** START Dataset records **

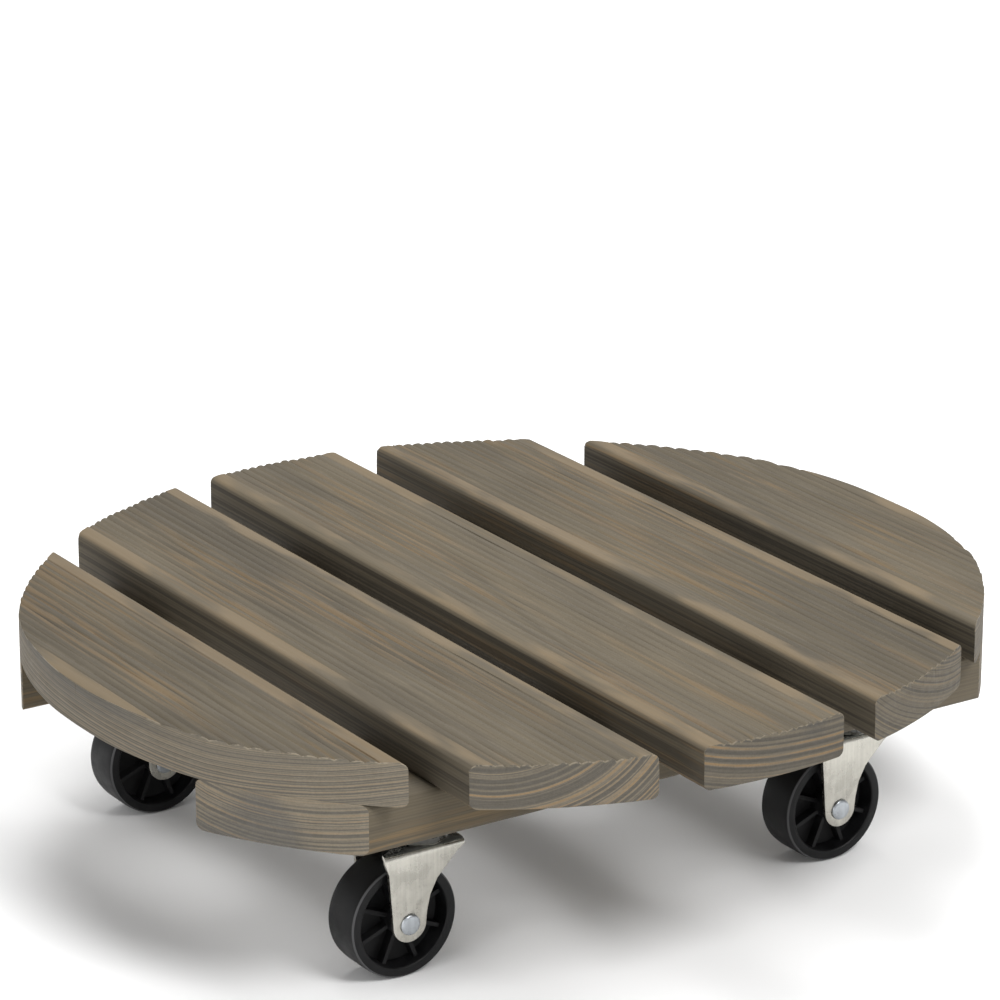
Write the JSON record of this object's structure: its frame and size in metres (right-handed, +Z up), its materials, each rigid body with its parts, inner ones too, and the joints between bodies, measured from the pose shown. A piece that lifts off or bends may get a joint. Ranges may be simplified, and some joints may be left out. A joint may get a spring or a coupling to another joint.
{
  "type": "plant pot caddy",
  "caption": "Round slatted wooden pot caddy with ribbed boards on two battens and swivel casters with spoked plastic wheels.",
  "frame": {"origin": "on the floor under the middle of the deck", "axes": "+Z up, boards run along X, battens run along Y"},
  "size_m": [0.4, 0.42, 0.111],
  "materials": {
    "board_wood": "grey-brown stained, matte",
    "batten_wood": "grey-brown stained, matte",
    "screw_steel": "zinc plated",
    "plate_zinc": "zinc plated, satin",
    "ball_steel": "polished",
    "fork_zinc": "zinc plated, satin",
    "axle_steel": "zinc plated",
    "wheel_plastic": "moulded black plastic"
  },
  "bodies": {
    "deck": {"slat_1": "board_wood", "slat_2": "board_wood", "slat_3": "board_wood", "slat_4": "board_wood", "slat_5": "board_wood", "batten_front": "batten_wood", "batten_rear": "batten_wood", "deck_screws": "screw_steel", "plate_screws": "screw_steel", "plate_1": "plate_zinc", "plate_2": "plate_zinc", "plate_3": "plate_zinc", "plate_4": "plate_zinc", "kingpin_1": "plate_zinc", "kingpin_2": "plate_zinc", "kingpin_3": "plate_zinc", "kingpin_4": "plate_zinc"},
    "swivel_1": {"fork_1": "fork_zinc", "axle_1": "axle_steel", "balls_1": "ball_steel"},
    "roller_1": {"wheel_1": "wheel_plastic"},
    "swivel_2": {"fork_2": "fork_zinc", "axle_2": "axle_steel", "balls_2": "ball_steel"},
    "roller_2": {"wheel_2": "wheel_plastic"},
    "swivel_3": {"fork_3": "fork_zinc", "axle_3": "axle_steel", "balls_3": "ball_steel"},
    "roller_3": {"wheel_3": "wheel_plastic"},
    "swivel_4": {"fork_4": "fork_zinc", "axle_4": "axle_steel", "balls_4": "ball_steel"},
    "roller_4": {"wheel_4": "wheel_plastic"}
  },
  "joints": [
    {"name": "caster_swivel_1", "type": "hinge", "parent": "deck", "child": "swivel_1", "pos_m": [0.102, -0.109, 0.0572], "axis": [0, 0, 1], "continuous": true},
    {"name": "wheel_spin_1", "type": "hinge", "parent": "swivel_1", "child": "roller_1", "pos_m": [0.102, -0.1215, 0.025], "axis": [1, 0, 0], "continuous": true},
    {"name": "caster_swivel_2", "type": "hinge", "parent": "deck", "child": "swivel_2", "pos_m": [0.102, 0.109, 0.0572], "axis": [0, 0, 1], "continuous": true},
    {"name": "wheel_spin_2", "type": "hinge", "parent": "swivel_2", "child": "roller_2", "pos_m": [0.102, 0.0965, 0.025], "axis": [1, 0, 0], "continuous": true},
    {"name": "caster_swivel_3", "type": "hinge", "parent": "deck", "child": "swivel_3", "pos_m": [-0.102, -0.109, 0.0572], "axis": [0, 0, 1], "continuous": true},
    {"name": "wheel_spin_3", "type": "hinge", "parent": "swivel_3", "child": "roller_3", "pos_m": [-0.102, -0.1215, 0.025], "axis": [1, 0, 0], "continuous": true},
    {"name": "caster_swivel_4", "type": "hinge", "parent": "deck", "child": "swivel_4", "pos_m": [-0.102, 0.109, 0.0572], "axis": [0, 0, 1], "continuous": true},
    {"name": "wheel_spin_4", "type": "hinge", "parent": "swivel_4", "child": "roller_4", "pos_m": [-0.102, 0.0965, 0.025], "axis": [1, 0, 0], "continuous": true}
  ]
}
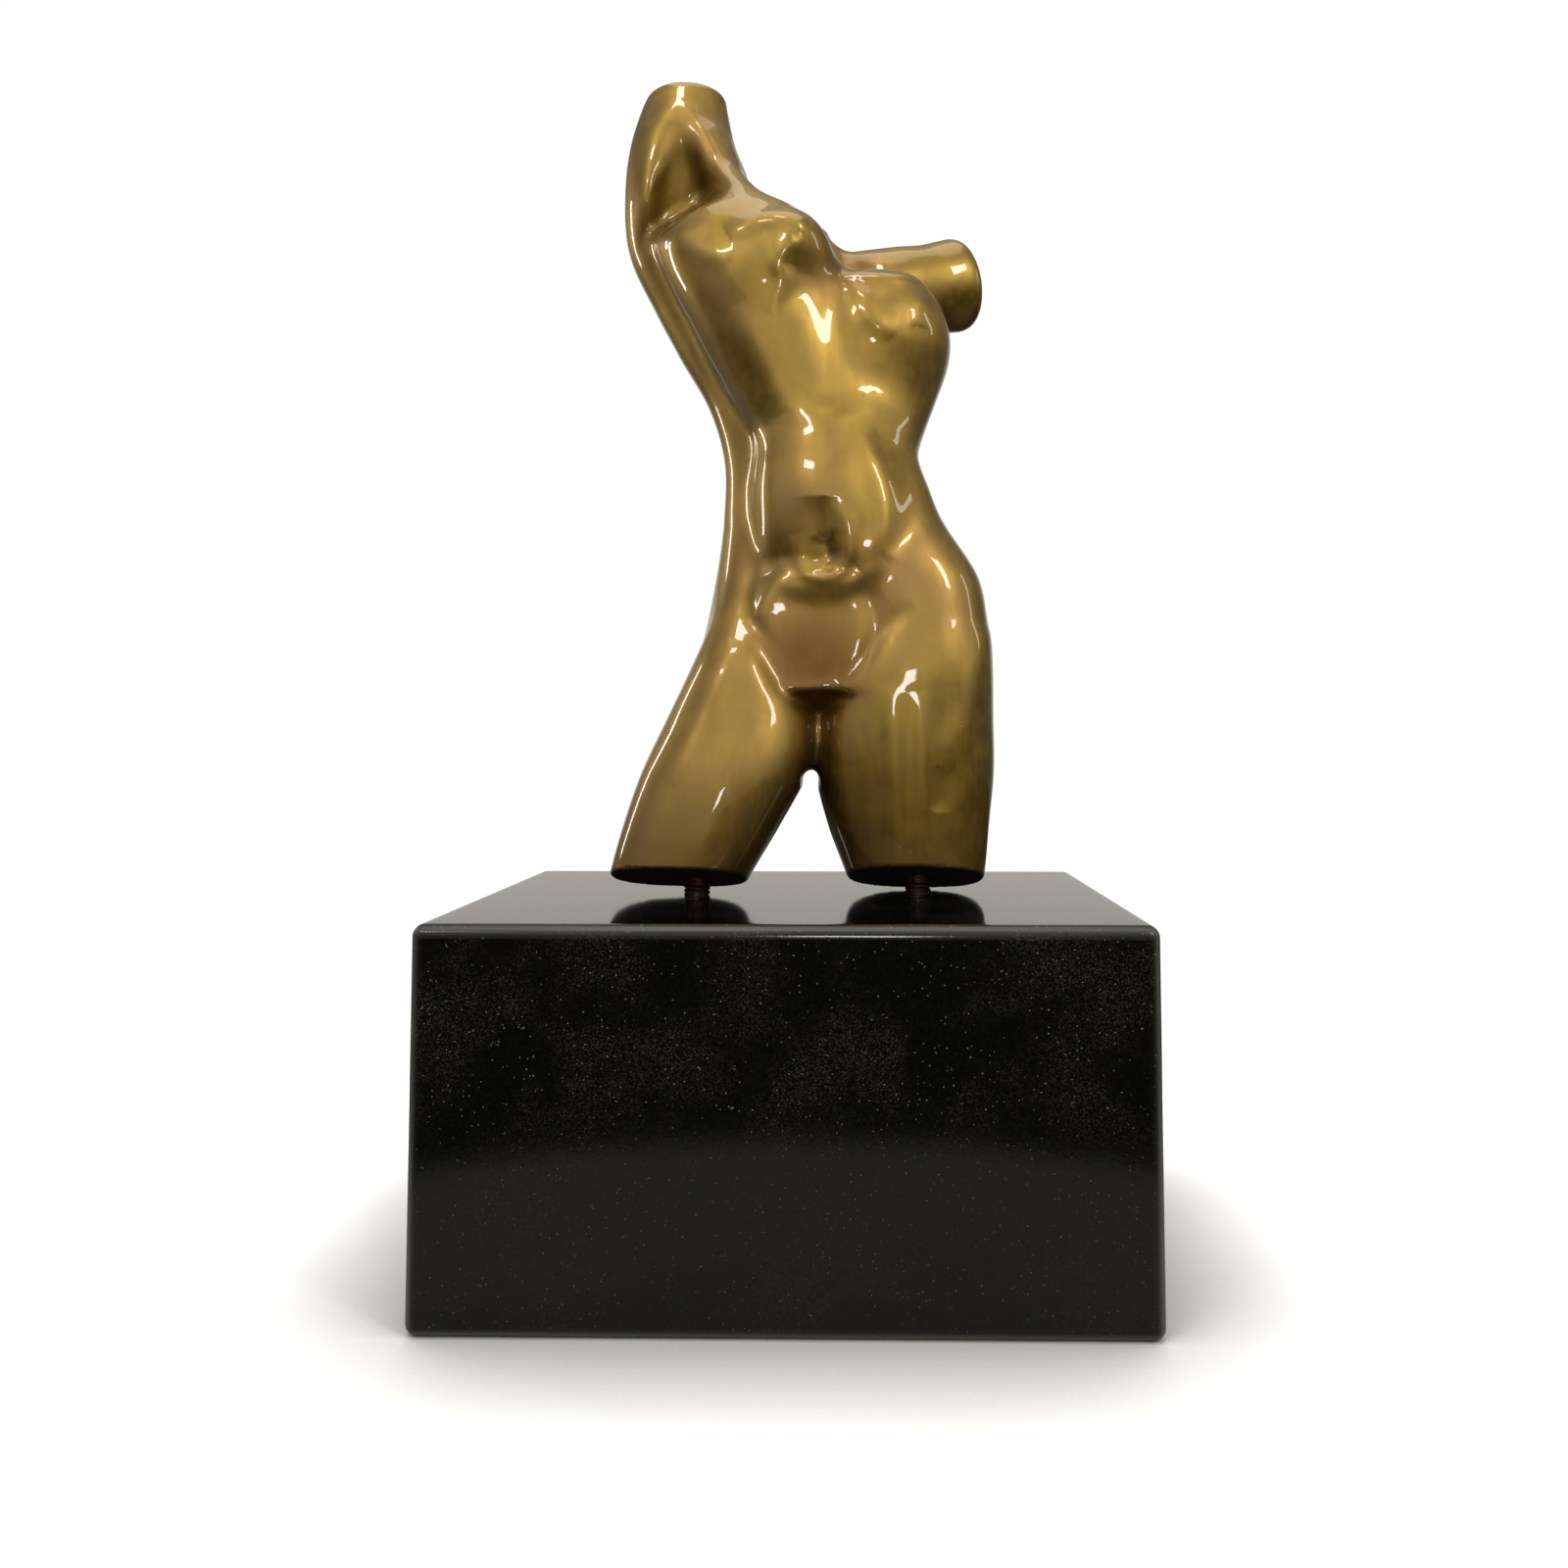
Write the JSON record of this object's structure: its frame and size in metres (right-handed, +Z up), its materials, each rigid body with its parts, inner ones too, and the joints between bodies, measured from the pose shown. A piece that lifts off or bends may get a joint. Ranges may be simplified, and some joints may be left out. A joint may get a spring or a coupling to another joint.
{
  "type": "bronze torso sculpture on granite block",
  "caption": "Headless cast bronze nude torso with one arm raised, cut flat at the thighs and held by two studs above a rounded black granite block.",
  "frame": {"origin": "middle of the granite block's underside", "axes": "+X to the viewer's right, +Y away from the viewer, +Z up"},
  "size_m": [0.19, 0.15, 0.3656],
  "materials": {
    "bronze": "polished and lacquered golden-olive bronze",
    "steel": "darkened threaded steel",
    "granite": "polished black granite with fine pale flecks"
  },
  "bodies": {
    "root": {"torso": "bronze", "stud_left": "steel", "stud_right": "steel", "plinth": "granite"}
  },
  "joints": []
}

** END Dataset records **

▸ **What is required**
Reproduce the full listing exactly.

▸ **Result**
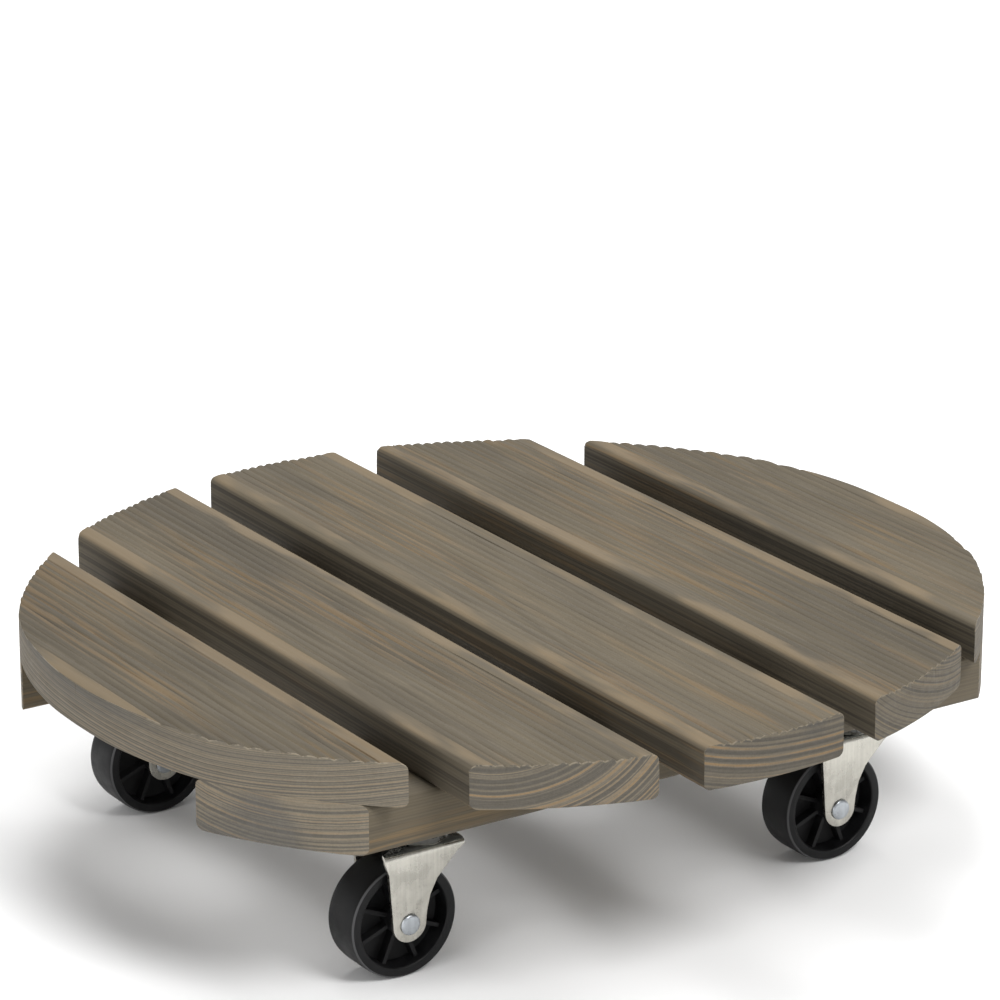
Write the JSON record of this object's structure: its frame and size in metres (right-handed, +Z up), its materials, each rigid body with its parts, inner ones too, and the joints between bodies, measured from the pose shown. A piece that lifts off or bends may get a joint. Ranges may be simplified, and some joints may be left out. A joint may get a spring or a coupling to another joint.
{
  "type": "plant pot caddy",
  "caption": "Round slatted wooden pot caddy with ribbed boards on two battens and swivel casters with spoked plastic wheels.",
  "frame": {"origin": "on the floor under the middle of the deck", "axes": "+Z up, boards run along X, battens run along Y"},
  "size_m": [0.4, 0.42, 0.111],
  "materials": {
    "board_wood": "grey-brown stained, matte",
    "batten_wood": "grey-brown stained, matte",
    "screw_steel": "zinc plated",
    "plate_zinc": "zinc plated, satin",
    "ball_steel": "polished",
    "fork_zinc": "zinc plated, satin",
    "axle_steel": "zinc plated",
    "wheel_plastic": "moulded black plastic"
  },
  "bodies": {
    "deck": {"slat_1": "board_wood", "slat_2": "board_wood", "slat_3": "board_wood", "slat_4": "board_wood", "slat_5": "board_wood", "batten_front": "batten_wood", "batten_rear": "batten_wood", "deck_screws": "screw_steel", "plate_screws": "screw_steel", "plate_1": "plate_zinc", "plate_2": "plate_zinc", "plate_3": "plate_zinc", "plate_4": "plate_zinc", "kingpin_1": "plate_zinc", "kingpin_2": "plate_zinc", "kingpin_3": "plate_zinc", "kingpin_4": "plate_zinc"},
    "swivel_1": {"fork_1": "fork_zinc", "axle_1": "axle_steel", "balls_1": "ball_steel"},
    "roller_1": {"wheel_1": "wheel_plastic"},
    "swivel_2": {"fork_2": "fork_zinc", "axle_2": "axle_steel", "balls_2": "ball_steel"},
    "roller_2": {"wheel_2": "wheel_plastic"},
    "swivel_3": {"fork_3": "fork_zinc", "axle_3": "axle_steel", "balls_3": "ball_steel"},
    "roller_3": {"wheel_3": "wheel_plastic"},
    "swivel_4": {"fork_4": "fork_zinc", "axle_4": "axle_steel", "balls_4": "ball_steel"},
    "roller_4": {"wheel_4": "wheel_plastic"}
  },
  "joints": [
    {"name": "caster_swivel_1", "type": "hinge", "parent": "deck", "child": "swivel_1", "pos_m": [0.102, -0.109, 0.0572], "axis": [0, 0, 1], "continuous": true},
    {"name": "wheel_spin_1", "type": "hinge", "parent": "swivel_1", "child": "roller_1", "pos_m": [0.102, -0.1215, 0.025], "axis": [1, 0, 0], "continuous": true},
    {"name": "caster_swivel_2", "type": "hinge", "parent": "deck", "child": "swivel_2", "pos_m": [0.102, 0.109, 0.0572], "axis": [0, 0, 1], "continuous": true},
    {"name": "wheel_spin_2", "type": "hinge", "parent": "swivel_2", "child": "roller_2", "pos_m": [0.102, 0.0965, 0.025], "axis": [1, 0, 0], "continuous": true},
    {"name": "caster_swivel_3", "type": "hinge", "parent": "deck", "child": "swivel_3", "pos_m": [-0.102, -0.109, 0.0572], "axis": [0, 0, 1], "continuous": true},
    {"name": "wheel_spin_3", "type": "hinge", "parent": "swivel_3", "child": "roller_3", "pos_m": [-0.102, -0.1215, 0.025], "axis": [1, 0, 0], "continuous": true},
    {"name": "caster_swivel_4", "type": "hinge", "parent": "deck", "child": "swivel_4", "pos_m": [-0.102, 0.109, 0.0572], "axis": [0, 0, 1], "continuous": true},
    {"name": "wheel_spin_4", "type": "hinge", "parent": "swivel_4", "child": "roller_4", "pos_m": [-0.102, 0.0965, 0.025], "axis": [1, 0, 0], "continuous": true}
  ]
}
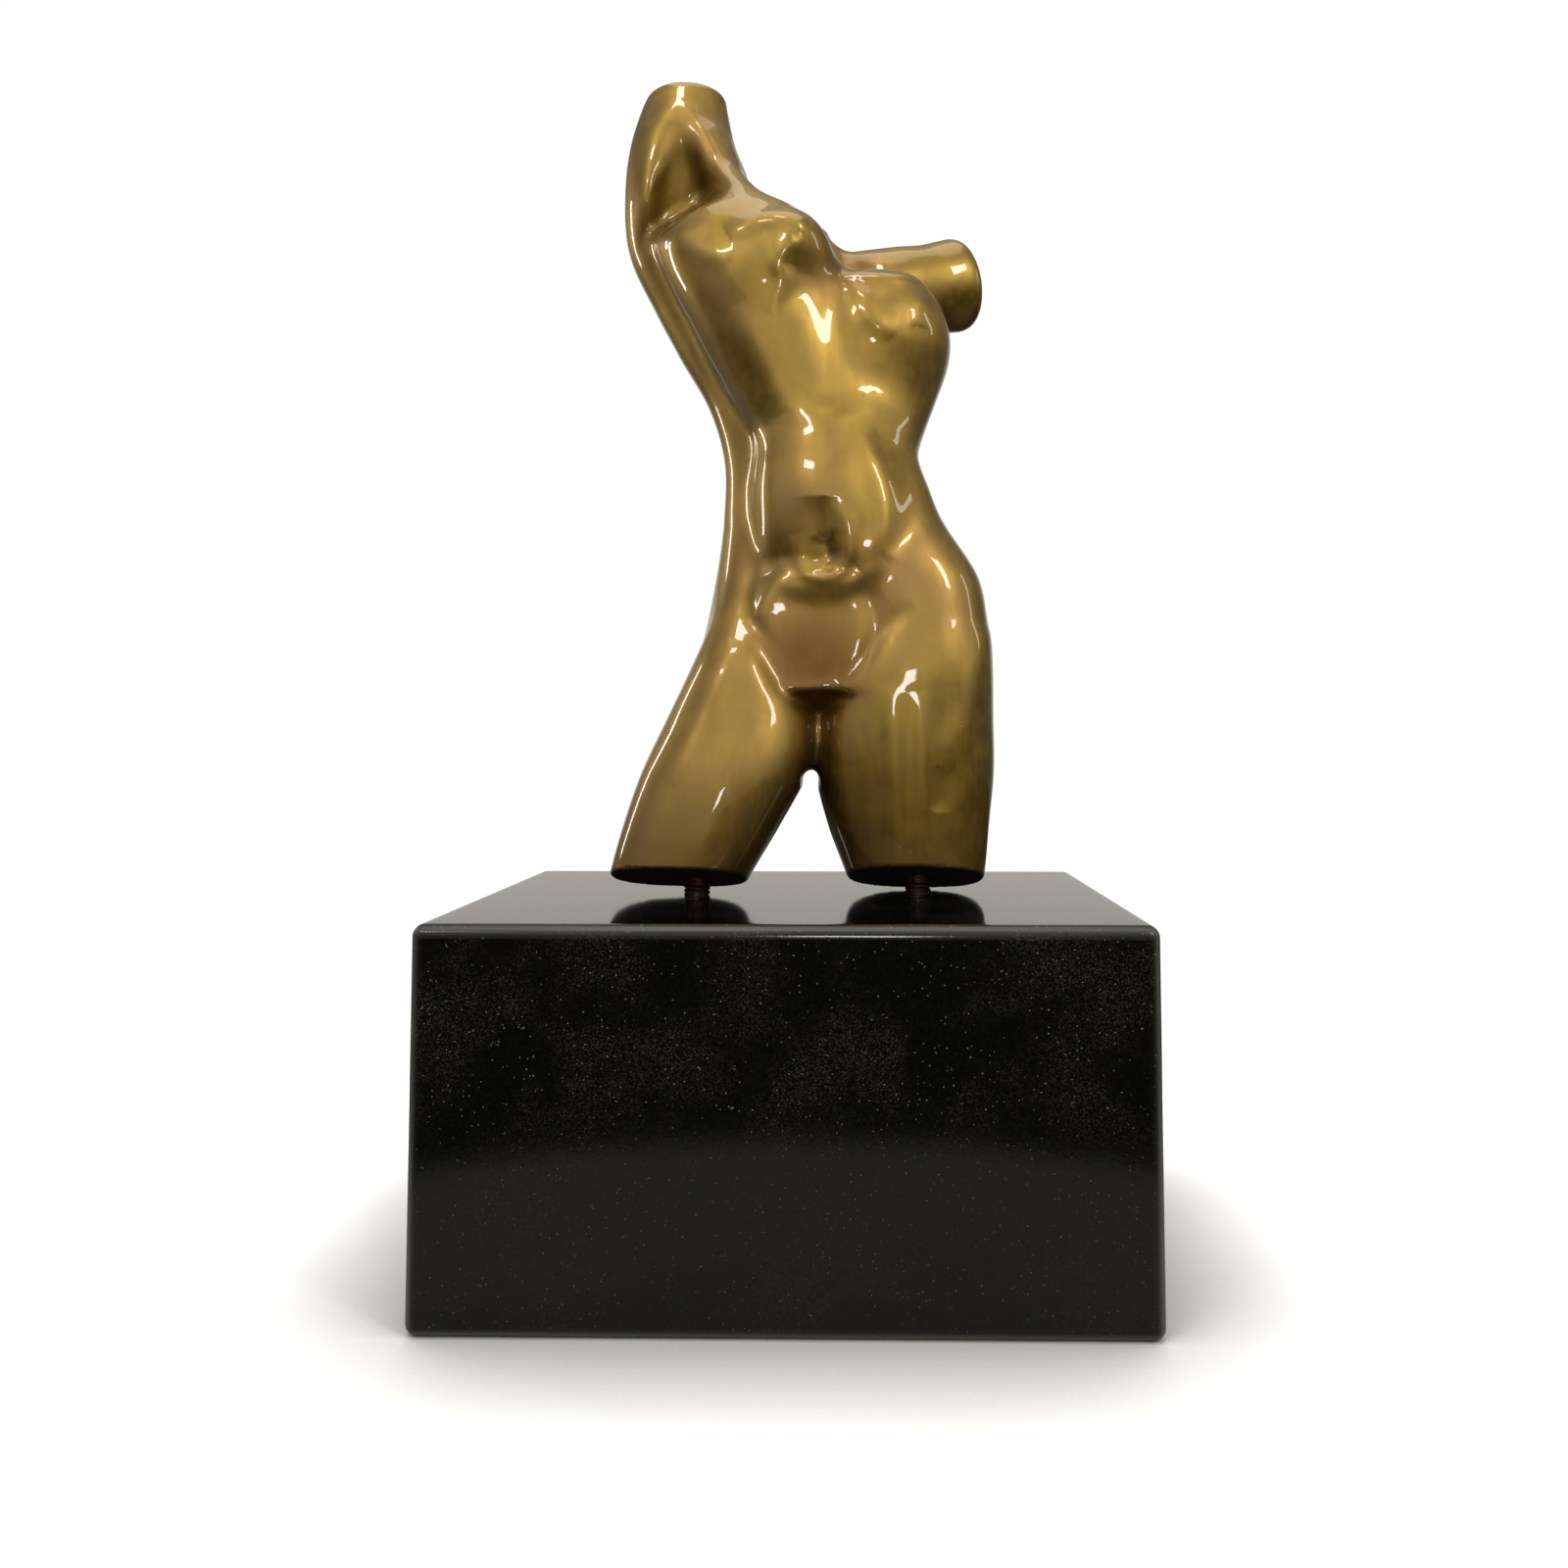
Write the JSON record of this object's structure: its frame and size in metres (right-handed, +Z up), its materials, each rigid body with its parts, inner ones too, and the joints between bodies, measured from the pose shown. A piece that lifts off or bends may get a joint. Ranges may be simplified, and some joints may be left out. A joint may get a spring or a coupling to another joint.
{
  "type": "bronze torso sculpture on granite block",
  "caption": "Headless cast bronze nude torso with one arm raised, cut flat at the thighs and held by two studs above a rounded black granite block.",
  "frame": {"origin": "middle of the granite block's underside", "axes": "+X to the viewer's right, +Y away from the viewer, +Z up"},
  "size_m": [0.19, 0.15, 0.3656],
  "materials": {
    "bronze": "polished and lacquered golden-olive bronze",
    "steel": "darkened threaded steel",
    "granite": "polished black granite with fine pale flecks"
  },
  "bodies": {
    "root": {"torso": "bronze", "stud_left": "steel", "stud_right": "steel", "plinth": "granite"}
  },
  "joints": []
}